Well, I am hoping (crossing my fingers) that it is not the last reason.

In the end, I suppose it is not the number of attendees, though it would be nice if there were more attendees, that matters most. I mean, those who did come down for the event must be, I assume, quite interested in the issue of combating global poverty and if they share what they have learnt at the event, a multiplier effect would perhaps set in and thereby extending the impact of the event beyond those who were physically present at the event.

Finally, kudos to those organising the event! Hopefully, this event will not the last but the first of many other similar events.

Online resources

i) UN Milliennium Development Goals

ii) ONE (Singapore)

iii) Stand Up Singapore

iv) In My Name


Agagooga said...

Why no Economist there ah

LCC said...

Good question but I am afraid I don't have an answer to it. I was just a participant at the event and was not part of the organising team, so I am not in the capacity to answer the question.

Perhaps you should direct your query to the organisers of the event?

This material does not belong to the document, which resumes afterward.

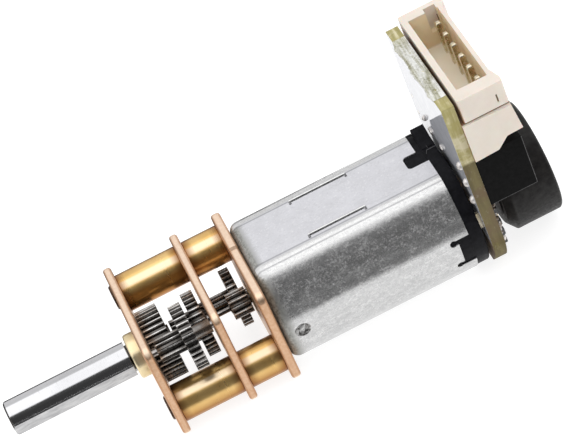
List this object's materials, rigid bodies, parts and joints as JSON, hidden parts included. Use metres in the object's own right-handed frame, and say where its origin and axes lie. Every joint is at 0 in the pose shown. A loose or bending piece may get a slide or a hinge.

You should be able to find them on Facebook through the group and event they created on Facebook...

LCC said...

Okay, Agagooga, I managed to come into contact with one of the organisers and her reply to your question is that they had planned to look at the issue of global poverty from a human rights perspective, rather than from an economics perspective.

Agagooga said...


That's very strange.

It's like looking at female circumcision, say, from an economic perspective and not inviting a doctor.

LCC said...

Hmm... Well, I guess the organisers wanted to take a different perspective on the whole issue. I mean, most people tend to view global poverty as an economic problem and not a political/human rights problem.